While the EPA range estimate provides some sort of benchmark for comparing EVs, several factors can impact an EV's range in real life. To start with, the EPA laboratory tests do not include additional passengers and cargo (the heavier a vehicle's total weight on the road, the more energy will be needed to achieve a certain speed).

Other factors include:

  1. Temperature: Extreme temperatures can impact an EV's range, with both hot and cold weather reducing an EV's range. In cold weather, the battery's chemical reaction slows down, reducing its performance. Conversely, in hot weather, the battery may overheat, leading to a reduction in its capacity.

  2. Driving Style: Aggressive driving, such as sudden acceleration and braking, can reduce an EV's range. Driving at high speeds or up steep inclines can also decrease an EV's range.

  3. Payload: Carrying heavy loads or towing trailers can reduce an EV's range as it increases the vehicle's energy consumption.

  4. Terrain: Driving on hilly terrain or in stop-and-go traffic can decrease an EV's range as it requires more energy to accelerate and decelerate.

  5. Battery Health: As an EV's battery ages, or with repeated charging to 100% or draining to 0%, its capacity may decrease, resulting in a reduced range.

Tips on How to Maximize an EV's Range


To maximize an EV's range, you can take the following steps:

  1. Plan Your Route: Planning your route ahead of time can help you avoid hills and congested roads, which can reduce your EV's range. You can also identify charging stations along your route to ensure you have enough range to reach your destination.
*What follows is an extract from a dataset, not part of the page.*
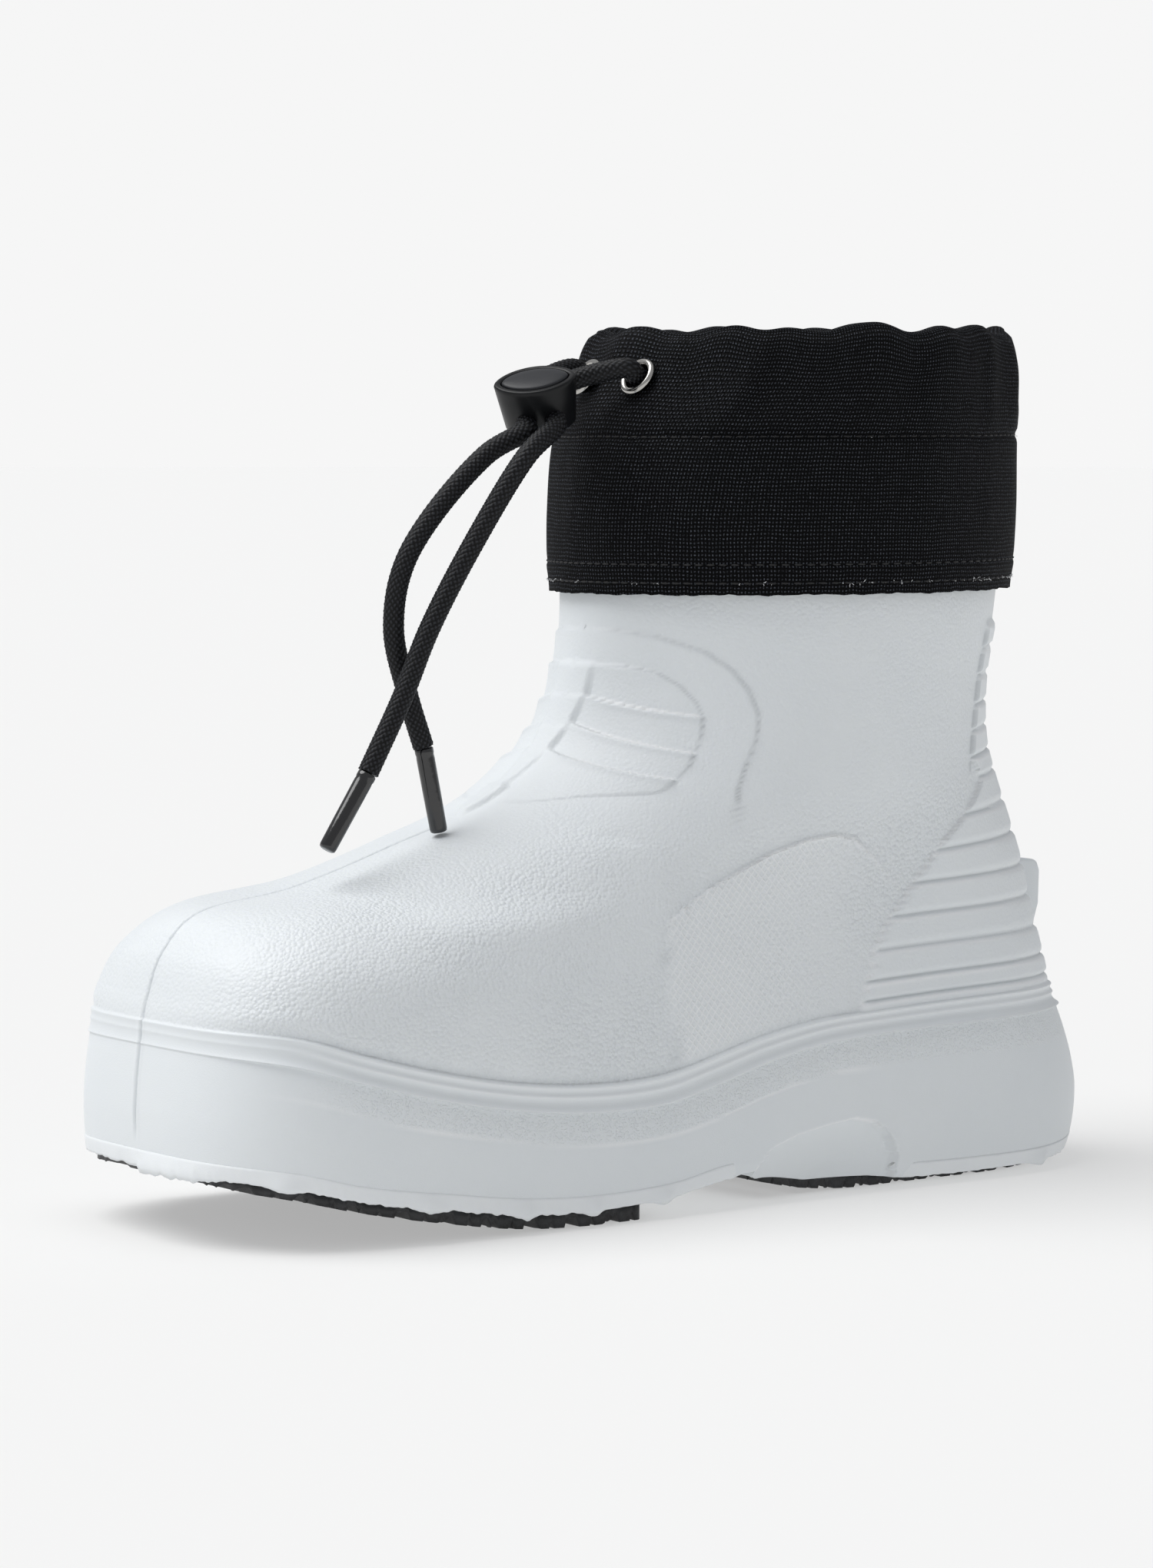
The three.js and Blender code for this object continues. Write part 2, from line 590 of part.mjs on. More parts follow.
function treadOf(from, to, margin) {
  const { sheet, rows } = treadSheet(from, to, margin);
  const length = rows[rows.length - 1][0].y - rows[0][0].y;
  const pitch = LUG_PITCH / length;
  const count = Math.floor(1 / pitch);
  const first = (1 - count * pitch) / 2;
  let made = sheet;
  for (let i = 0; i < count; i += 1) {
    for (const [u0, u1, slant] of [[0.36, 0.97, 0.15], [-0.97, -0.36, -0.15], [-0.28, 0.28, 0]]) {
      const start = first + (i + 0.24 + Math.max(0, -slant)) * pitch;
      const stop = start + 0.6 * pitch;
      if (stop + Math.abs(slant) * pitch < 1 - 0.1 * pitch) {
        made = made.add(lug(rows, start, stop, u0, u1, slant * pitch));
      }
    }
  }
  return made;
}
const forefootTread = treadOf(1.5, 9.13, TREAD_MARGIN);
const heelTread = treadOf(10.7, 17.6, HEEL_TREAD_MARGIN);

// ---- insole, lying in the boot ----
const insoleRing = (inset, lift) =>
  floorRing(FLOOR_MARGIN, lift).map((p) => {
    const middle = TOE_SWING / 2;
    return p.setX(p.x - Math.sign(p.x - middle) * Math.min(inset, Math.abs(p.x - middle)));
  });
const insole = ringSolid([
  insoleRing(CLEAR, CLEAR),
  insoleRing(CLEAR, CLEAR + 0.85 * INSOLE_THICK),
  insoleRing(1.2, CLEAR + INSOLE_THICK),
]);

// ---- cuff: a canvas tube round the shaft, its top folded into a channel ----
// height, and as shares of the lean: front inward, sides inward, back outward; then the front's squareness
const CUFF = [
  [0.0, 0.0, 0.0, 0.0, 2.0], [0.3, 0.0, -0.02, 0.07, 2.0], [0.6, 0.19, 0.02, 0.12, 2.2],
  [0.85, 0.72, 0.1, 0.17, 2.5], [1.0, 0.97, 0.15, 0.08, 2.5],
];
function cuffPoint(at, up, out) {
  const row = level(RIM);
  const rim = [...row];
  rim[8] = smooth(CUFF, 4, up);
  const lean = smooth(CUFF, 1, up) * CUFF_LEAN;
  const gather = smooth(CUFF, 2, up) * CUFF_LEAN;
  const back = smooth(CUFF, 3, up) * CUFF_LEAN;
  const grow = CLEAR + CUFF_WALL + out;
  const p = outline(rim, at, grow - lean, grow + back, grow - gather, 0);
  p.z = CUFF_FOOT + up * CUFF_HEIGHT;
  return p;
}
function cuffNormal(at, up) {
  const e = 0.01;
  const across = cuffPoint(at + e, up, 0).sub(cuffPoint(at - e, up, 0));
  const rise = cuffPoint(at, up + e, 0).sub(cuffPoint(at, up - e, 0));
  return across.cross(rise).normalize();
}
// share of the height, outward of the cloth's face
const CUFF_OUTSIDE = [
  [0, 0], [0.3, 0], [0.61, -0.2], [0.7, 0.5], [0.84, CHANNEL_FACE], [0.97, 0.3], [1, -0.5 * CUFF_WALL],
];
const CUFF_INSIDE = [
  [1, 3 - CHANNEL_THICK], [0.95, CHANNEL_FACE - CHANNEL_THICK], [0.7, CHANNEL_FACE - CHANNEL_THICK],
  [0.61, -CUFF_WALL], [0.27, -CUFF_WALL], [0, -CUFF_WALL],
];
const cuffRings = [...CUFF_OUTSIDE, ...CUFF_INSIDE].map(([up, out]) =>
  ROUND.map((at) => cuffPoint(at, up, out)),
);
let cuff = ringSolid(cuffRings, true);

// ---- eyelets ----
const eyeletUp = EYELET_LEVEL / CUFF_HEIGHT;
function eyeletPlace(side) {
  let low = 0;
  let high = 0.4;
  for (let i = 0; i < 30; i += 1) {
    const middle = (low + high) / 2;
    if (Math.abs(cuffPoint(side * middle, eyeletUp, CHANNEL_FACE).x) < EYELET_SPREAD) low = middle;
    else high = middle;
  }
  const at = side * low;
  return { at, centre: cuffPoint(at, eyeletUp, CHANNEL_FACE), normal: cuffNormal(at, eyeletUp) };
}
const ringSegments = 16;
const barrel = 1.6;
function eyeletSolid() {
  const r = EYELET_BORE / 2;
  const R = EYELET_OUTSIDE / 2;
  const profile = [
    [r, -barrel], [r, 1.1], [r + 0.5, 1.5], [R - 0.9, 1.3], [R, 0.6], [R - 0.2, 0], [r + 0.5, 0],
    [r + 0.5, -barrel], [r, -barrel],
  ].map(([x, y]) => new THREE.Vector2(x, y));
  const g = new THREE.LatheGeometry(profile, ringSegments);
  g.rotateX(Math.PI / 2); // the axis from Y to Z
  return solid(g);
}
function cylinderAlong(radius, length, segments) {
  const g = new THREE.CylinderGeometry(radius, radius, length, segments);
  g.rotateX(Math.PI / 2);
  return g;
}
function turnTo(direction) {
  return new THREE.Quaternion().setFromUnitVectors(new THREE.Vector3(0, 0, 1), direction);
}

// ---- cord lock: its own frame, long side X, cords along Y, button up Z ----
const lock = new THREE.Group();
lock.position.set(7.8, -25.3, 197.3);
{
  const lean = THREE.MathUtils.degToRad(28);
  const turn = THREE.MathUtils.degToRad(55);
  const roll = THREE.MathUtils.degToRad(8);
  lock.quaternion
    .setFromAxisAngle(new THREE.Vector3(0, 0, 1), turn)
    .multiply(new THREE.Quaternion().setFromAxisAngle(new THREE.Vector3(0, 1, 0), -roll))
    .multiply(new THREE.Quaternion().setFromAxisAngle(new THREE.Vector3(1, 0, 0), lean));
}
lock.updateMatrixWorld(true);
function lens(length, depth, segments) {
  const out = [];
  for (let i = 0; i < segments; i += 1) {
    const a = (2 * Math.PI * i) / segments;
    const y = Math.sign(Math.sin(a)) * Math.abs(Math.sin(a)) ** 1.25;
    out.push(new THREE.Vector2((length / 2) * Math.cos(a), (depth / 2) * y));
  }
  return out;
}
function lensSolid(rows, segments = 24) {
  return ringSolid(
    rows.map(([z, length, depth]) =>
      lens(length, depth, segments).map((p) => new THREE.Vector3(p.x, p.y, z)),
    ),
  );
}
const boreLevel = -2.6;
const half = LOCK_HEIGHT / 2;
let lockBody = lensSolid([
  [-half, LOCK_LENGTH - 5, LOCK_DEPTH - 3], [-half + 1, LOCK_LENGTH - 3.6, LOCK_DEPTH - 1.6],
  [half - 4, LOCK_LENGTH - 1.2, LOCK_DEPTH - 0.6], [half - 1, LOCK_LENGTH, LOCK_DEPTH],
  [half, LOCK_LENGTH - 0.6, LOCK_DEPTH - 0.6],
]);
const pocketFloor = half + 0.8 - BUTTON_THICK - BUTTON_TRAVEL - CLEAR;
lockBody = lockBody.subtract(
  lensSolid([
    [pocketFloor, LOCK_LENGTH - 2 * LOCK_RIM, LOCK_DEPTH - 2 * LOCK_RIM],
    [half + 2, LOCK_LENGTH - 2 * LOCK_RIM, LOCK_DEPTH - 2 * LOCK_RIM],
  ]),
);
for (const side of [1, -1]) {
  const bore = cylinderAlong(CORD / 2 + CLEAR + 0.1, LOCK_DEPTH + 4, 16);
  bore.rotateX(Math.PI / 2);
  bore.translate(side * BORE_SPREAD, 0, boreLevel);
  lockBody = lockBody.subtract(solid(bore));
}
const buttonTrim = 2 * LOCK_RIM + 2 * CLEAR;
const lockButton = lensSolid([
  [half + 0.8 - BUTTON_THICK, LOCK_LENGTH - buttonTrim, LOCK_DEPTH - buttonTrim],
  [half + 0.2, LOCK_LENGTH - buttonTrim, LOCK_DEPTH - buttonTrim],
  [half + 0.6, LOCK_LENGTH - buttonTrim - 1, LOCK_DEPTH - buttonTrim - 1],
  [half + 0.8, LOCK_LENGTH - buttonTrim - 3.5, LOCK_DEPTH - buttonTrim - 3],
]);

// ---- cords: from inside the channel, out through an eyelet, through the lock and down ----
// Points below the lock, [x, y, z]: the outer cord hangs straight, the inner one bows forward.
const OUTER_FALL = [
  [19.3, -36.5, 184.5], [16.5, -50.5, 163], [15, -62, 143], [14, -69, 127], [13, -78.4, 108.8],
];
const INNER_FALL = [
  [9.6, -42, 184.5], [7.5, -63.5, 160], [6.8, -67, 143], [7, -63.2, 127], [7.3, -58.8, 114],
];
const OUTER_TIP = [12.2, -89.6, 91];
const INNER_TIP = [8, -55, 94.2];

function cordPoints(side, fall) {
  const { at, centre, normal } = eyeletPlace(side);
  const bendR = 4.3;
  const deep = CHANNEL_THICK / 2;
  const face = (place) => cuffPoint(place, eyeletUp, CHANNEL_FACE);
  const across = face(at + side * 0.01).sub(face(at)).normalize();
  const points = [];
  for (const step of [0.14, 0.105, 0.07]) {
    const place = at + side * step;
    points.push(face(place).addScaledVector(cuffNormal(place, eyeletUp), -deep));
  }
  for (const angle of [20, 50, 80]) {
    const a = THREE.MathUtils.degToRad(angle);
    points.push(
      centre.clone()
        .addScaledVector(across, bendR * (1 - Math.sin(a)))
        .addScaledVector(normal, -deep + bendR * (1 - Math.cos(a))),
    );
  }
  points.push(centre.clone().addScaledVector(normal, 2), centre.clone().addScaledVector(normal, 5));
  for (const y of [LOCK_DEPTH / 2 + 4, LOCK_DEPTH / 2, 0, -LOCK_DEPTH / 2 + 0.4, -LOCK_DEPTH / 2 - 1.6]) {
    points.push(lock.localToWorld(new THREE.Vector3(side * BORE_SPREAD, y, boreLevel)));
  }
  fall.forEach((p) => points.push(new THREE.Vector3(...p)));
  return points;
}
function cordSolid(points, diameter, steps, sides) {
  const curve = new THREE.CatmullRomCurve3(points, false, "centripetal");
  const round = new THREE.Shape(
    Array.from({ length: sides }, (_, i) => {
      const a = (2 * Math.PI * i) / sides;
      return new THREE.Vector2((diameter / 2) * Math.cos(a), (diameter / 2) * Math.sin(a));
    }),
  );
  return solid(new THREE.ExtrudeGeometry(round, { steps, bevelEnabled: false, extrudePath: curve }));
}
function agletSolid(start, tip) {
  const a = new THREE.Vector3(...start);
  const direction = new THREE.Vector3(...tip).sub(a).normalize();
  const from = a.clone().addScaledVector(direction, CLEAR);
  const r = AGLET_WIDTH / 2;
  const g = new THREE.LatheGeometry(
    [[0, 0], [r - 0.2, 0], [r, 0.3], [r, AGLET_LENGTH - 0.8], [r - 0.5, AGLET_LENGTH], [0, AGLET_LENGTH]]
      .map(([x, y]) => new THREE.Vector2(x, y)),
    12,
  );
  g.rotateX(Math.PI / 2);
  g.applyQuaternion(turnTo(direction));
  g.translate(from.x, from.y, from.z);
  return solid(g);
}
const cords = {};
for (const [name, side, fall] of [["lateral", 1, OUTER_FALL], ["medial", -1, INNER_FALL]]) {
  const points = cordPoints(side, fall);
  cords[name] = cordSolid(points, CORD, 42, 8);
  const inside = points.slice(0, 9);
  const back = points[0].clone().addScaledVector(points[0].clone().sub(points[1]).normalize(), 1);
  cuff = cuff.subtract(cordSolid([back, ...inside], CORD + 2 * CLEAR + 0.4, 20, 8));
  const { centre, normal } = eyeletPlace(side);
  const hole = cylinderAlong(EYELET_BORE / 2 + 0.5 + CLEAR, 2 * (barrel + CLEAR), ringSegments);
  hole.applyQuaternion(turnTo(normal));
  hole.translate(centre.x, centre.y, centre.z);
  cuff = cuff.subtract(solid(hole));
}

// ---- materials ----
const finish = (color, roughness, metalness = 0) =>
  new THREE.MeshStandardMaterial({ color, roughness, metalness });
const foam = finish(0xe4e8ea, 0.55);
const rubber = finish(0x141516, 0.75);
const felt = finish(0x4a4b4d, 0.95);
const canvas = finish(0x0f0f11, 0.92);
const nickel = finish(0xc4c6c8, 0.25, 1);
const braid = finish(0x101013, 0.85);
const plastic = finish(0x121315, 0.35);

// ---- the boot ----
const boot = new THREE.Group();
const body = new THREE.Group();
const ends = new THREE.Group();
body.add(
  meshOf(shell, "shell", foam),
  meshOf(forefootTread, "forefoot_tread", rubber),
  meshOf(heelTread, "heel_tread", rubber),
  meshOf(insole, "insole", felt),
  meshOf(cuff, "cuff", canvas),
);
for (const [name, side] of [["lateral", 1], ["medial", -1]]) {
  const { centre, normal } = eyeletPlace(side);
  const eyelet = meshOf(eyeletSolid(), "eyelet_" + name, nickel);
  eyelet.position.copy(centre).addScaledVector(normal, EYELET_SEAT);
  eyelet.quaternion.copy(turnTo(normal));
  body.add(eyelet);
}
lock.add(meshOf(lockBody, "cord_lock_body", plastic), meshOf(lockButton, "cord_lock_button", plastic));
body.add(lock);
ends.add(meshOf(cords.lateral, "cord_lateral", braid), meshOf(cords.medial, "cord_medial", braid));
for (const [name, fall, tip] of [
  ["lateral", OUTER_FALL, OUTER_TIP], ["medial", INNER_FALL, INNER_TIP],
]) {
  ends.add(meshOf(agletSolid(fall[fall.length - 1], tip), "aglet_" + name, plastic));
}
boot.add(body, ends);
// The origin is under the middle of the boot, without its hanging cords.
boot.updateMatrixWorld(true);
const box = new THREE.Box3().setFromObject(body, true);
boot.position.set(-(box.min.x + box.max.x) / 2, -(box.min.y + box.max.y) / 2, -box.min.z);

export default boot;
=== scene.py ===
"""The looks of a winter ankle boot for the left foot.

A moulded foam shell, two rubber treads, a footbed, and a gathered canvas cuff with a drawcord, two
eyelets and a push-button lock. Lengths are in millimetres, with +Z up, the toe towards -Y and the
outer side towards +X, and turn to metres in the last step of each shape.
"""

import math

import bmesh
import bpy
import numpy as np
from mathutils import Matrix, Vector


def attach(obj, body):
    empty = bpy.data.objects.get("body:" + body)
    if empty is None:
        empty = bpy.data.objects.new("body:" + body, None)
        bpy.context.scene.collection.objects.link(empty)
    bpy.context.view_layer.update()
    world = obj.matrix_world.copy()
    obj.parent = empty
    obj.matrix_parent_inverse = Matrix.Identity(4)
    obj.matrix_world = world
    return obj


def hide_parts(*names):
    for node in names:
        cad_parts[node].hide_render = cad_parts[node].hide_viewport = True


bl_info = {
    "name": "Winter Boot",
    "version": (1, 0, 0),
    "blender": (4, 5, 0),
    "location": "View3D > Sidebar > Boot",
    "description": "Builds the pieces and the stage of a moulded winter ankle boot",
    "category": "Add Mesh",
}

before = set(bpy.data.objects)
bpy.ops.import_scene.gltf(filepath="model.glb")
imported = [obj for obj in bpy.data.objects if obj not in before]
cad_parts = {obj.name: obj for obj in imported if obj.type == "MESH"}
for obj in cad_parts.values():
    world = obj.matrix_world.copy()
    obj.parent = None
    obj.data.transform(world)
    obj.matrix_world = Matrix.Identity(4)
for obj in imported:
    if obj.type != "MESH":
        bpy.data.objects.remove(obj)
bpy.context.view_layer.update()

MM = 0.001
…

  2. Drive Efficiently: Driving efficiently by accelerating smoothly, coasting, and braking gently can help you maximize your EV's range.

  3. Minimize Payload: Reducing your vehicle's payload, such as removing heavy items or leaving unused equipment behind, can help you maximize your EV's range.

  4. Manage Battery Health: Regularly maintaining your EV's battery by following the manufacturer's recommended maintenance schedule can help ensure optimal battery health and maximize your EV's range.


Conclusion


Just like with the MPG estimates provided for gasoline vehicles, EV EPA range estimates are just that - an estimate. Neither the EPA nor the automakers can guarantee a specific range. Understanding how the EPA calculates an EV's range estimate and the factors that can impact an EV's range in real life can help individuals and businesses make informed decisions when it comes to adopting EVs into their lifestyle. By following the tips outlined above, businesses can maximize their EV's range and enjoy the benefits of cleaner, more sustainable transportation.